タイヤによっては、クルミやグラスファイバー繊維などを練り込み、凝集力を利用するものもある。
-シャーベット路面-
車高を考え、走行路面を選択する。スタック(埋まる事こと)を避けるため、一定速度で走り抜ける。
ハンドルを取られることがあるので注意する。
-凍結と乾燥の混合路面-
接地面が凍結上にあるのか乾燥上にあるのか、路面上のタイヤの位置を意識してドライブする。
加速、制動、旋回時は出来るだけ乾燥路面を利用する。

 

<低μ路での具体的ドライビング法>
-発進時-
早めにクラッチをつなぎ、アクセル・コントロールに専念する。過度なアクセルに注意し、丁寧な加速を心がける。
(エンストするか、しないか、最微速での発進を繰り返し体得する)
具体的方法
  • アクセル・ペダルの足を緩め、クラッチ・ペダルを徐々に戻し、つないでゆく。
  • クラッチ操作のみで動き出したところが最微速発進である。
  • クルマが動き出したところで、アクセルを少し開ける。
  • 空転するようであれば、アクセルのオン・オフで細かく繰り返し、妥協点を見出す。
-制動時-
タイヤの状態を意識し、ロックを出来るだけ避ける。
エンジンの回転数に合わせたエンジンブレーキが使えるよう練習する。
具体的方法
  • タイヤがロックした場合は、ブレーキを徐々に緩め、ロックする限界点を探し出す。
  • 限界点がつかめない場合、ポンピングブレーキに切り替える。
  • 極端にμが低く、ブレーキによる制動操作が困難な場合はエンジンブレーキを併用する。
  • エンジンブレーキによってロックした場合はギアを一段上げて制動力を弱める。
    (回転に合わせて高めのギアを利用する)
  • 最終手段として、路側帯を利用する。
    (路側帯には積雪があり、走行路面よりもμが高い場合が多い、中央線寄り路面も同じ)

 

-旋回時-
旋回時のブレーキ操作は厳禁である。

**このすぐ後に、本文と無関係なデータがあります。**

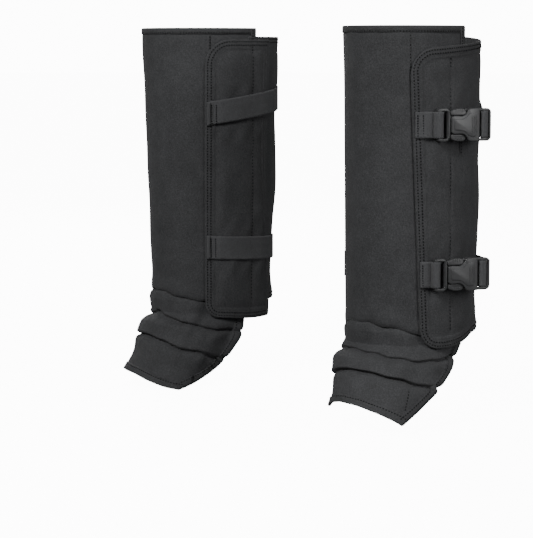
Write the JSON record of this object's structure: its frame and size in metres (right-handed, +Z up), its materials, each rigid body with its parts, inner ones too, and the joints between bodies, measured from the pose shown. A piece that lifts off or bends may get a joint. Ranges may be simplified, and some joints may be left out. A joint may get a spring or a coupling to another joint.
{
  "type": "hiking gaiters",
  "caption": "Pair of dark woven snake-guard gaiters: stiffened shin shields with wrap-round wings, webbing straps with side-release buckles, and spats over the boots.",
  "frame": {"origin": "on the ground line midway between the two legs, at the level of the spats' lowest corners", "axes": "+Z up along the wearer's legs, toes point towards -Y, the wearer's left is +X"},
  "size_m": [0.4928, 0.1916, 0.389],
  "materials": {
    "shell_fabric": "matte oxford weave",
    "lining_fabric": "smooth coated lining",
    "stiffener": "matte sheet",
    "edge_tape": "ribbed grosgrain",
    "webbing": "herringbone webbing",
    "buckle_plastic": "satin moulded acetal"
  },
  "bodies": {
    "left_gaiter": {"left_shield_outer": "shell_fabric", "left_shield_lining": "lining_fabric", "left_shin_insert": "stiffener", "left_top_hem_tape": "edge_tape", "left_lateral_wing": "shell_fabric", "left_lateral_wing_insert": "stiffener", "left_lateral_wing_binding": "edge_tape", "left_medial_wing": "shell_fabric", "left_medial_wing_insert": "stiffener", "left_medial_wing_binding": "edge_tape", "left_ankle_folds": "shell_fabric", "left_upper_anchor_strap": "webbing", "left_lower_anchor_strap": "webbing", "left_upper_long_strap": "webbing", "left_lower_long_strap": "webbing", "left_upper_tongue": "buckle_plastic", "left_lower_tongue": "buckle_plastic"},
    "left_spat_flap": {"left_spat": "shell_fabric", "left_spat_hem": "shell_fabric", "left_spat_tape_lateral": "edge_tape", "left_spat_tape_medial": "edge_tape"},
    "left_upper_release": {"left_upper_socket": "buckle_plastic", "left_upper_strap_end": "webbing"},
    "left_upper_high_prong": {"left_upper_prong_high": "buckle_plastic"},
    "left_upper_low_prong": {"left_upper_prong_low": "buckle_plastic"},
    "left_lower_release": {"left_lower_socket": "buckle_plastic", "left_lower_strap_end": "webbing"},
    "left_lower_high_prong": {"left_lower_prong_high": "buckle_plastic"},
    "left_lower_low_prong": {"left_lower_prong_low": "buckle_plastic"},
    "right_gaiter": {"right_shield_outer": "shell_fabric", "right_shield_lining": "lining_fabric", "right_shin_insert": "stiffener", "right_top_hem_tape": "edge_tape", "right_lateral_wing": "shell_fabric", "right_lateral_wing_insert": "stiffener", "right_lateral_wing_binding": "edge_tape", "right_medial_wing": "shell_fabric", "right_medial_wing_insert": "stiffener", "right_medial_wing_binding": "edge_tape", "right_ankle_folds": "shell_fabric", "right_upper_anchor_strap": "webbing", "right_lower_anchor_strap": "webbing", "right_upper_long_strap": "webbing", "right_lower_long_strap": "webbing", "right_upper_tongue": "buckle_plastic", "right_lower_tongue": "buckle_plastic"},
    "right_spat_flap": {"right_spat": "shell_fabric", "right_spat_hem": "shell_fabric", "right_spat_tape_lateral": "edge_tape", "right_spat_tape_medial": "edge_tape"},
    "right_upper_release": {"right_upper_socket": "buckle_plastic", "right_upper_strap_end": "webbing"},
    "right_upper_high_prong": {"right_upper_prong_high": "buckle_plastic"},
    "right_upper_low_prong": {"right_upper_prong_low": "buckle_plastic"},
    "right_lower_release": {"right_lower_socket": "buckle_plastic", "right_lower_strap_end": "webbing"},
    "right_lower_high_prong": {"right_lower_prong_high": "buckle_plastic"},
    "right_lower_low_prong": {"right_lower_prong_low": "buckle_plastic"}
  },
  "joints": [
    {"name": "stance", "type": "slide", "parent": "right_gaiter", "child": "left_gaiter", "axis": [1, 0, 0], "range_m": [0, 0.15]},
    {"name": "left_spat_lift", "type": "hinge", "parent": "left_gaiter", "child": "left_spat_flap", "pos_m": [0.17387, -0.08715, 0.056], "axis": [-0.9848, -0.1736, 0], "range_deg": [0, 25]},
    {"name": "left_upper_unclip", "type": "slide", "parent": "left_gaiter", "child": "left_upper_release", "axis": [0.2849, 0.9586, 0], "range_m": [0, 0.026]},
    {"name": "left_upper_high_squeeze", "type": "hinge", "parent": "left_gaiter", "child": "left_upper_high_prong", "pos_m": [0.22843, -0.01775, 0.306], "axis": [0.9586, -0.2849, 0], "range_deg": [-7, 0], "stiffness_Nm_per_rad": 0.1},
    {"name": "left_upper_low_squeeze", "type": "hinge", "parent": "left_gaiter", "child": "left_upper_low_prong", "pos_m": [0.22843, -0.01775, 0.284], "axis": [0.9586, -0.2849, 0], "range_deg": [0, 7], "stiffness_Nm_per_rad": 0.1},
    {"name": "left_lower_unclip", "type": "slide", "parent": "left_gaiter", "child": "left_lower_release", "axis": [0.364, 0.9314, 0], "range_m": [0, 0.026]},
    {"name": "left_lower_high_squeeze", "type": "hinge", "parent": "left_gaiter", "child": "left_lower_high_prong", "pos_m": [0.22762, -0.0188, 0.161], "axis": [0.9314, -0.364, 0], "range_deg": [-7, 0], "stiffness_Nm_per_rad": 0.1},
    {"name": "left_lower_low_squeeze", "type": "hinge", "parent": "left_gaiter", "child": "left_lower_low_prong", "pos_m": [0.22762, -0.0188, 0.139], "axis": [0.9314, -0.364, 0], "range_deg": [0, 7], "stiffness_Nm_per_rad": 0.1},
    {"name": "right_spat_lift", "type": "hinge", "parent": "right_gaiter", "child": "right_spat_flap", "pos_m": [-0.17387, -0.08715, 0.056], "axis": [-0.9848, 0.1736, 0], "range_deg": [0, 25]},
    {"name": "right_upper_unclip", "type": "slide", "parent": "right_gaiter", "child": "right_upper_release", "axis": [-0.2849, 0.9586, 0], "range_m": [0, 0.026]},
    {"name": "right_upper_high_squeeze", "type": "hinge", "parent": "right_gaiter", "child": "right_upper_high_prong", "pos_m": [-0.22843, -0.01775, 0.306], "axis": [-0.9586, -0.2849, 0], "range_deg": [0, 7], "stiffness_Nm_per_rad": 0.1},
    {"name": "right_upper_low_squeeze", "type": "hinge", "parent": "right_gaiter", "child": "right_upper_low_prong", "pos_m": [-0.22843, -0.01775, 0.284], "axis": [-0.9586, -0.2849, 0], "range_deg": [-7, 0], "stiffness_Nm_per_rad": 0.1},
    {"name": "right_lower_unclip", "type": "slide", "parent": "right_gaiter", "child": "right_lower_release", "axis": [-0.364, 0.9314, 0], "range_m": [0, 0.026]},
    {"name": "right_lower_high_squeeze", "type": "hinge", "parent": "right_gaiter", "child": "right_lower_high_prong", "pos_m": [-0.22762, -0.0188, 0.161], "axis": [-0.9314, -0.364, 0], "range_deg": [0, 7], "stiffness_Nm_per_rad": 0.1},
    {"name": "right_lower_low_squeeze", "type": "hinge", "parent": "right_gaiter", "child": "right_lower_low_prong", "pos_m": [-0.22762, -0.0188, 0.139], "axis": [-0.9314, -0.364, 0], "range_deg": [-7, 0], "stiffness_Nm_per_rad": 0.1}
  ],
  "couplings": [
    {"joint": "left_upper_low_squeeze", "follows": "left_upper_high_squeeze", "ratio": -1},
    {"joint": "left_lower_low_squeeze", "follows": "left_lower_high_squeeze", "ratio": -1},
    {"joint": "right_upper_low_squeeze", "follows": "right_upper_high_squeeze", "ratio": -1},
    {"joint": "right_lower_low_squeeze", "follows": "right_lower_high_squeeze", "ratio": -1}
  ]
}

(正確にはタイヤのロックが厳禁)
タイヤは回転することによって進行方向が定まるのでロックさせてはならない。
具体的方法
  • 危険がなければ、出来るだけ走行ラインをイン側(内側)に取り、横滑りに備える。
    (万が一タイヤがロックした場合、慣性の法則に従い、アウト側(外側)に滑る)
  • 進入速度が高過ぎた場合、出来るだけハンドルを切らず直線を長く取り、直進状態でブレーキを使う。
  • 過度速度で旋回状態に入ってしまった場合、ポンピングブレーキを使う。
    (ただし、操舵輪のロックは最小限にとどめる)
  • 最終手段として路側帯、中央線付近の圧雪を利用する。

 

<注意点>
タイヤがロックした場合エンストする。
その時は焦らずに一段高いギアに入れて、押しがけ状態でエンジンを再始動する。
また、滑っているのでエンストに気づかない場合があるので注意する。
安全な場所でエンストを経験しておくことで緊急時のパニックを防げる。

制動時は後方車両からの追突が考えられるので、あらかじめ前車との車間を空け、逃げ道を確保する。
信号など、停車時はルームミラーで後車の動きを確認し、緊急回避に備える。

<最後に.......>
たとえ、衝突直前であっても最後まで回避を諦めてはならない。
諦めることは、ドライブを放棄することであるから。